Noticed a low turnover of your jobs? One potential - and alas not so infrequent - cause is taking too much resources.

Ok, what is "too much" with regard to resources (CPU time, RAM)? Of course, you do not want to see your jobs crashing because they hit the run time or memory limit. Therefore you rather ask for a little overhead. And this is what we recommend as well. After all: What is the point if you loose time and have to re-submit?

Yet, asking for 3 GB, when the first 1000 jobs took all below 0.5 GB will cause you to occupy slots where other users and also your jobs could be running. This assumes jobs, of course, with only one or a few slots. If taking multiple nodes, you will be unnecessarily waiting for nodes with more memory. (We sometimes observe memory requirement ratios which are worse.)

Likewise for run time limits: Always asking for the maximum run time of a queue, will impair backfilling, the mechanism which attempts to use all potential CPU time. As a consequence your jobs will be pending longer than needed.

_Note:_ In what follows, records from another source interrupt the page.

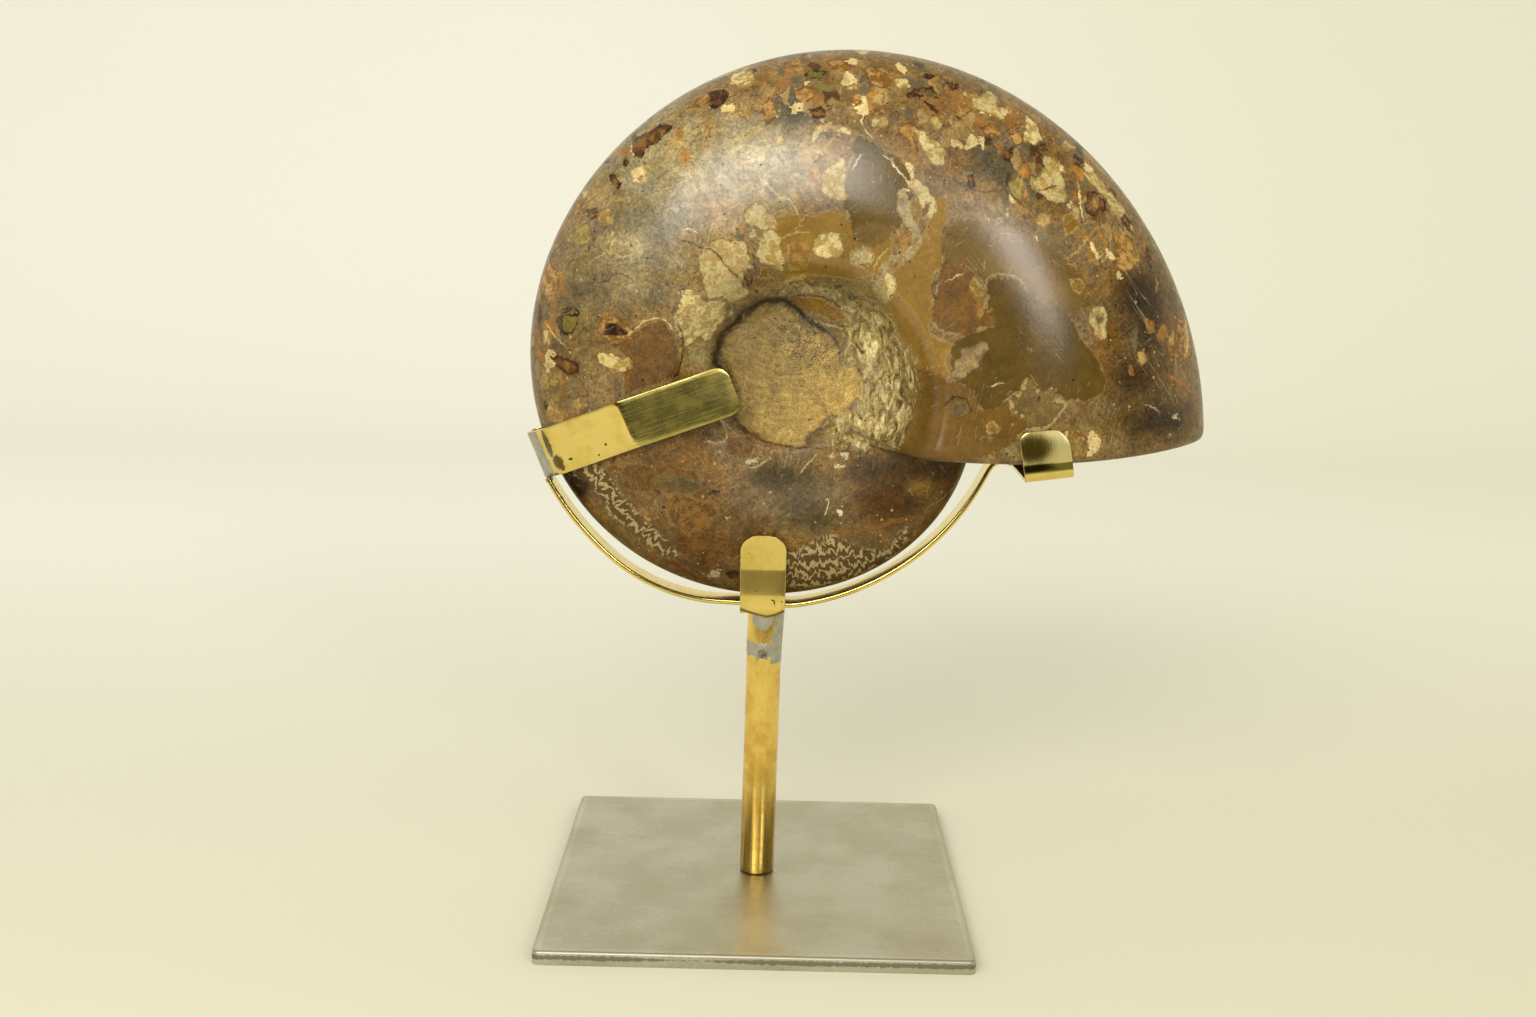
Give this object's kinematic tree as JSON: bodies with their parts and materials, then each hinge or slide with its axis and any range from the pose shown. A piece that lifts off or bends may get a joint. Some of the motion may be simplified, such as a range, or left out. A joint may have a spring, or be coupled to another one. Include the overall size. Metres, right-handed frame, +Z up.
{
  "type": "fossil on stand",
  "caption": "Half of a polished ammonite held upright by bent brass clips on a curved band, on a round brass post and a flat square steel foot.",
  "frame": {"origin": "centre of the foot's underside, where the stand rests", "axes": "+Z up, +X to the right seen from the domed polished face, +Y away from the domed face, so the flat cut face looks along +Y"},
  "size_m": [0.246, 0.15, 0.3075],
  "materials": {
    "stone": "polished fossil limestone and calcite, soft gloss",
    "brass": "brushed and part polished, small pits",
    "steel": "mill finish with a ground rim and a trace of rust",
    "solder": "dull grey soft solder"
  },
  "bodies": {
    "root": {"ammonite_half": "stone", "base_plate": "steel", "post": "brass", "cradle_band": "brass", "left_arm_clip": "brass", "bottom_clip": "brass", "right_clip": "brass", "post_solder": "solder", "left_solder": "solder", "right_solder": "solder"}
  },
  "joints": []
}
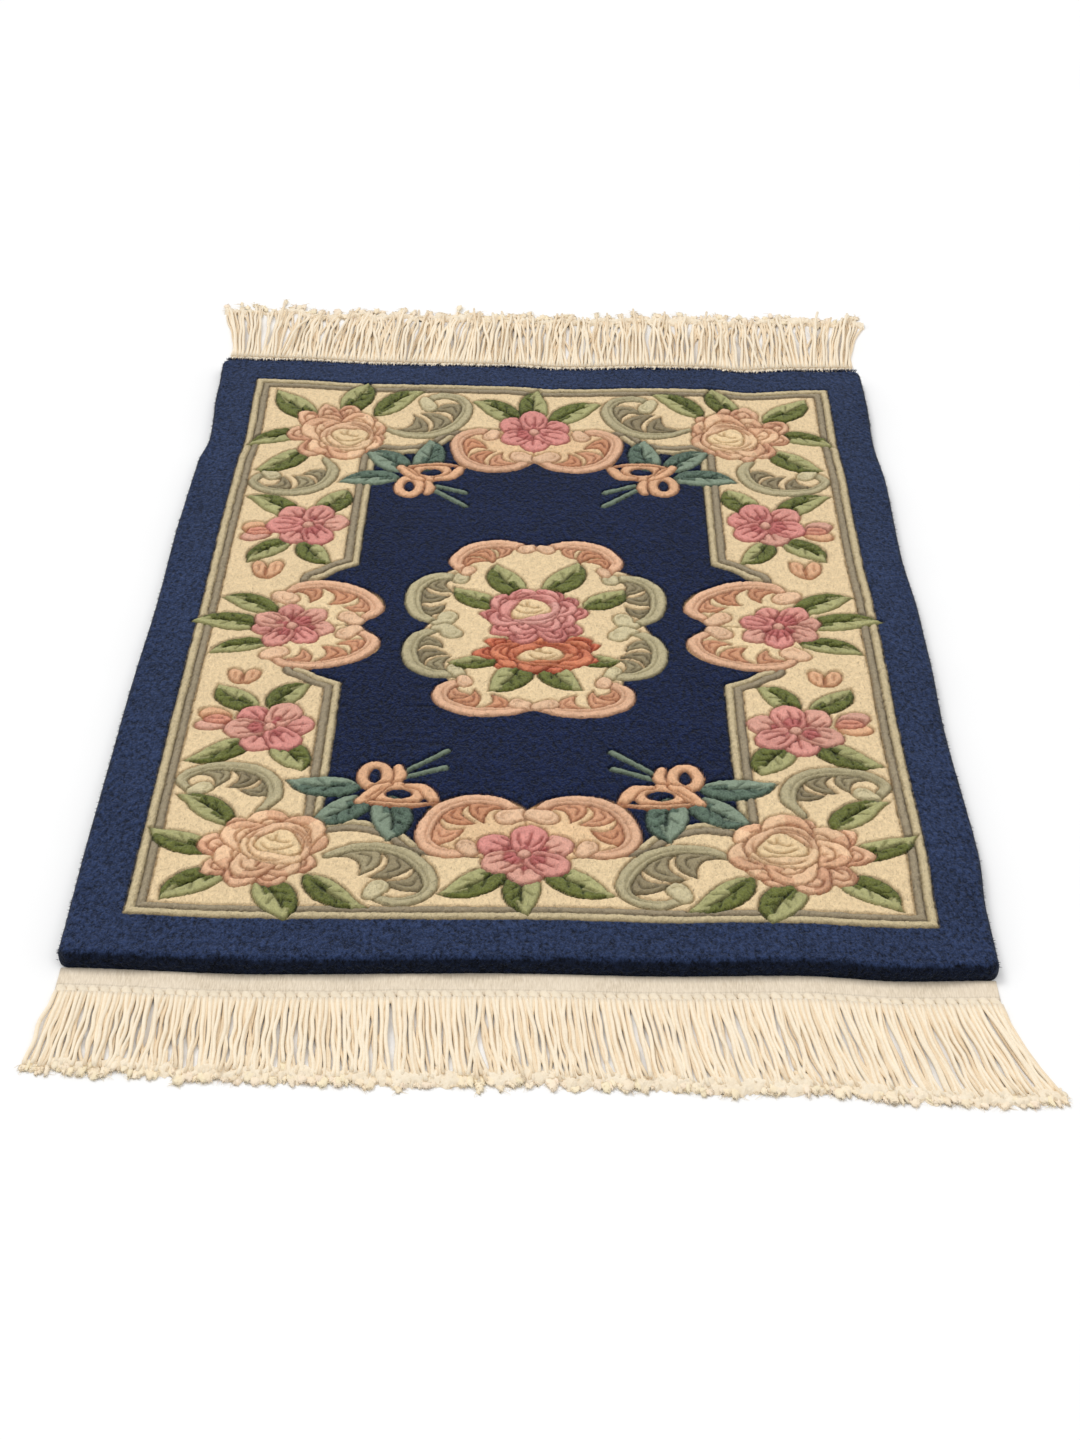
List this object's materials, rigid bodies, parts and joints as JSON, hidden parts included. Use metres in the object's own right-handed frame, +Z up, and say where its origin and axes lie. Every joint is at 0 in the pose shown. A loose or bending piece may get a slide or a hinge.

So, instead of stuffing queues with untested jobs, we ask you to test a few jobs (which might require some great overhead in terms of run time and memory). Look for the actual run time in the LSF report and also the actual memory used (its maximum value). It is then still alright to "round up" those values, just to be safe. However, try not to be too cautious as a "too much" will result in a slower work flow for you.

We reserve the right to point you to problematic usage. But remember: We offer courses, individual counseling, etc.. Just ask for our help, if in doubt.

Your HPC team